3. DON’T - Post any pictures of your child online on any website.  There will be plenty of
time for that when your case is over. 
4. DON’T - Customize anything (i.e. T-shirts or clothing, furniture, toys) with the child’s
picture and/or new name on it until the case is final. 
5. DON’T - Call the child by his/her new name you have chosen if your case is going to be
contested.  Caveat: Sometimes that “ship has already sailed.”  Don’t beat yourself up
about that and do not try to go back now (unless ordered to) because it will only confuse
the child.  Either way, please be careful to try not to use the new name in front of the
biological parents or other members of the Family Support Team.
6. DO - Be conscious of your public appearance and behavior.  Do not become intoxicated.
Do not go anywhere that you might be embarrassed about having to explain a photo of
you entering or leaving.  Example:  Having a drink at a bar with a friend is probably not a
big deal, but imagine being confronted and cross examined on multiple pictures of you
leaving a bar.  You may not have even had a drink, but if that is your defense, the follow
up question will be “Then why do you have to meet in a bar?” etc.  The damage is done.   

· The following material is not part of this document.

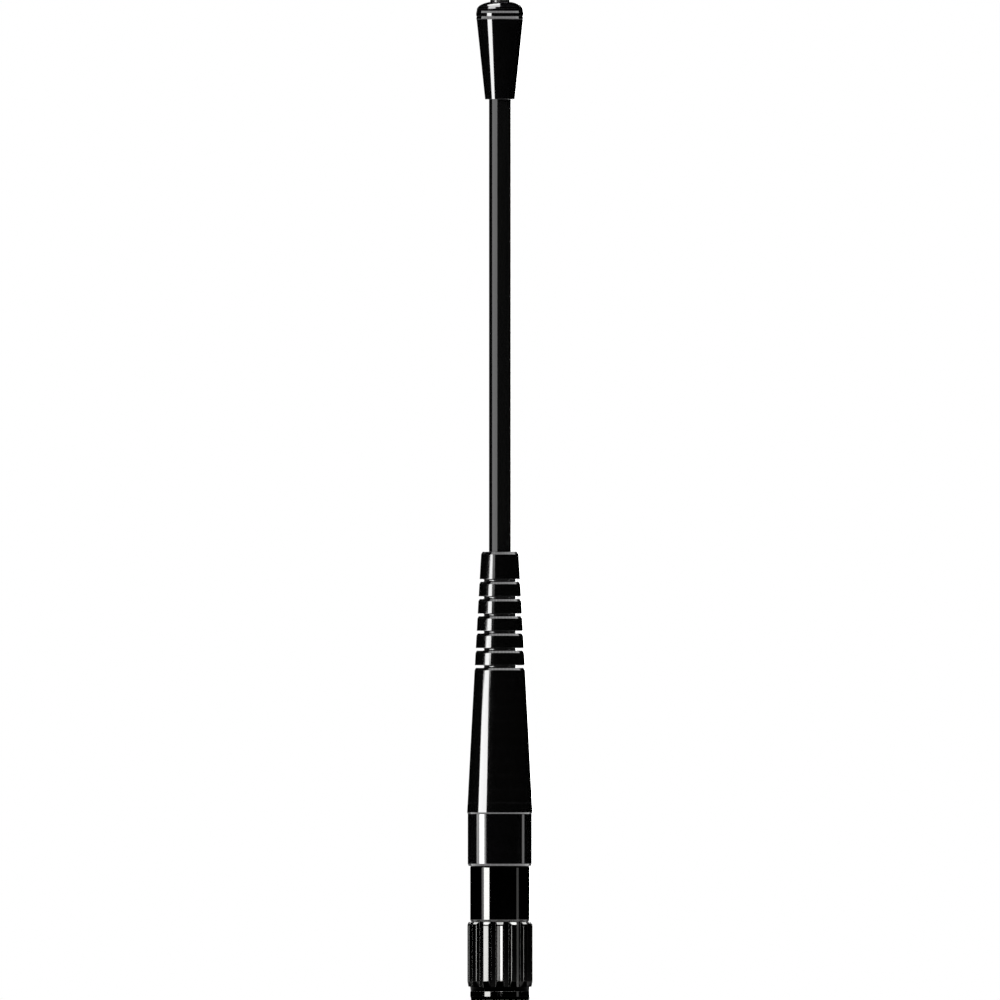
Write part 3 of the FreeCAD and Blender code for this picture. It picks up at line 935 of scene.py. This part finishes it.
@dataclass
class SpringSleeve(Piece):
    """Slotted outer contact. Sizes in mm.

    The inner and the outer wall share their heights up to the slots' ends, so each slot is the
    quads between two columns left out, with a wall along each side and a floor across. tip is how
    far in, and how high above it, the rows lie that round the free end.
    """

    name, node, slot, finish = "slotted_spring_sleeve", "outer_contact", "contact_metal", NICKEL

    radius: float = 4.05
    bore: float = 3.25
    rear: float = 11.1
    land: float = 4.35
    land_base: float = 7.5
    land_fillet: float = 0.05
    tip: tuple[Pair, ...] = ((0.22, 0.0), (0.09, 0.05), (0.0, 0.22), (0.0, 0.5))
    tip_share_inside: float = 0.5
    rows_from_tip: float = 0.9
    row_count: int = 6
    slot_count: int = 4
    slot_width: float = 0.4
    slot_top: float = 6.6
    slot_cover: float = 0.1
    slot_points: int = 5
    finger_points: int = 40

    def loop(self) -> tuple[np.ndarray, int]:
        """Section of the wall, up the outside and down the bore.

        Returns:
            Radius and height of each row, and the number of rows that each wall has in the slots.
        """
        base, (inset, rise) = base_of(self.node), np.array(self.tip).T
        height = np.concatenate([
            base + rise, np.linspace(base + self.rows_from_tip, self.slot_top, self.row_count),
        ])
        inset = np.concatenate([inset, np.zeros(self.row_count)])
        covered, fillet = self.slot_top + self.slot_cover, self.land_fillet
        rear = [
            (self.radius, covered), (self.radius, self.land_base - fillet),
            (self.radius + fillet, self.land_base), (self.land - fillet, self.land_base),
            (self.land, self.land_base + fillet), (self.land, self.rear),
            (self.bore, self.rear), (self.bore, covered),
        ]
        outer = np.column_stack([self.radius - inset, height])
        inner = np.column_stack([self.bore + inset * self.tip_share_inside, height])
        return np.concatenate([outer, rear, inner[::-1]]), len(height)

    def shape(self) -> Thing:
        """Turns the section, leaves the slots out and closes their sides and floors.

        Returns:
            The sleeve.
        """
        loop, count = self.loop()
        period, half_slot = 2 * math.pi / self.slot_count, self.slot_width / 2 / self.radius
        gap = np.linspace(-half_slot, half_slot, self.slot_points)
        finger = np.linspace(half_slot, period - half_slot, self.finger_points)[1:-1]
        one = np.concatenate([gap, finger]) + period / 2
        angle = (one + np.arange(self.slot_count)[:, None] * period).ravel()
        columns, rows = len(angle), len(loop)
        in_gap = np.tile(np.arange(len(one)) < self.slot_points - 1, self.slot_count)
        row = np.arange(rows)[:, None]
        in_slot = (row < count - 1) | (row >= rows - count)
        walls = grid_quads(rows, columns, rows_closed=True)[~(in_slot & in_gap).ravel()]
        left = np.arange(self.slot_count) * len(one)
        right = left + self.slot_points - 1
        level = np.arange(count - 1)[:, None]
        mirror = rows - 1 - level

        def side(column: np.ndarray) -> np.ndarray:
            """Quads between the outer and the inner wall along one side of every slot."""
            return quads(*(at * columns + column for at in (level, level + 1, mirror - 1, mirror)))

        across = (left[:, None] + np.arange(self.slot_points - 1)).ravel()
        outer, inner = (count - 1) * columns + across, (rows - count) * columns + across
        floor = quads(outer, outer + 1, inner + 1, inner)
        return make_object(self.name, around(loop[:, :1], angle, loop[:, 1:]),
                           [walls, side(left), side(right)[:, ::-1], floor[:, ::-1]])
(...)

7. DON’T - “Share” or forward risque or racy photographs or any pictures that are in bad
taste, off color, endorse a racial stereotype, or that advertise or glorify alcohol or drugs.

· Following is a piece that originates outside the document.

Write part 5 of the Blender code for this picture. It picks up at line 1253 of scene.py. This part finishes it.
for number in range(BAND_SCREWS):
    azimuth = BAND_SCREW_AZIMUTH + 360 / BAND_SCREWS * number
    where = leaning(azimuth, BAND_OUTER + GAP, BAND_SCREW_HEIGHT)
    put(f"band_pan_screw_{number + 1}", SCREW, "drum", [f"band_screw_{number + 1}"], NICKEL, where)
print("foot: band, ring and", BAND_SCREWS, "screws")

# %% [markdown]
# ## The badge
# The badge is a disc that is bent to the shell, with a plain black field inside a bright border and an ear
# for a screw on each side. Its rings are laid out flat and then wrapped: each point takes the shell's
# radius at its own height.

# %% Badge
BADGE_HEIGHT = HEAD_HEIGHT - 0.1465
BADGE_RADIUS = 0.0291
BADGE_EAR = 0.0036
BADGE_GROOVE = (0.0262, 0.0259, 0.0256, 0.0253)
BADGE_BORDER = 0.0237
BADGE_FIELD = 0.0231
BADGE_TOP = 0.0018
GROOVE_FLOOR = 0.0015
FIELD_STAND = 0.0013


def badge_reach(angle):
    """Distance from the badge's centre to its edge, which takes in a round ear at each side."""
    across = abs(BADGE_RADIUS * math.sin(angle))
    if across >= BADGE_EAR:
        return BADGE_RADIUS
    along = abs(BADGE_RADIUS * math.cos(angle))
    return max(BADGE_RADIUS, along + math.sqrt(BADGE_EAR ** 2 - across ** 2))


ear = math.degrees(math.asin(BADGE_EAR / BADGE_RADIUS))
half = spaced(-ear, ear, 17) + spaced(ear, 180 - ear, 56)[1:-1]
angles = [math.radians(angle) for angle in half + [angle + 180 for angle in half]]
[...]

Do not “Like” any pages that meet that description.  Regarding online debates and
comments, it is fine to have an opinion and participate in discussions, but keep in mind in
our politically correct world almost any comment could offend someone.
8. DON’T - Talk about your case or anyone involved in your case on the internet.  This
includes the biological parents, the child, the Juvenile Officer, the Guardian ad Litem,
anyone at Children’s Division, and any Judge on your case.  Example: The biological
parent’s attorney argues at a permanency hearing that he/she should have expanded
visitation, and the judge grants it.  In anger, you fire off a “friends only” Facebook post
about the arrogant attorney and the dimwit Judge who listened to them.  You just gave
that attorney a sharp knife to stab you with right in front of the Judge you insulted.   Not
9. DON’T - Show or discuss the letters your attorney sends you or his/her trial strategy with
anyone.  The Attorney-Client privilege is the most legally protected privilege our law
recognizes.  You could tell your attorney literally anything without fear that they will
repeat it.  However, if you tell just one other person then that privilege evaporates. 
10. DON’T - Write, type, text, e-mail, leave a voice mail or say anything to anyone involved
in the case (or otherwise) unless you would be comfortable reading it on the stand, under
oath, in front of a Judge and a room full of people (or if it is a recording, hearing it
replayed).  If that thought makes you squirm, re-word your message, or do not send or say
it at all.  Send it to your attorney if you have questions and you can discuss it. 

Joe Hensley is an attorney with offices in Joplin and Carthage, Missouri.  His practice includes civil trials and litigation, with an emphasis on adoptions.  He is the former Chief Legal Counsel for the Jasper County Juvenile Office and is a member of the American Academy of Adoption Attorneys.

1 comment:

  1. This is a great advice to help families who are trying to adopt. My friend has been a foster parent for many years, and she's been trying to adopt a child that's been in her care for the last two years. It's amazing how difficult it can be for good people who are caring and loving parents to adopt.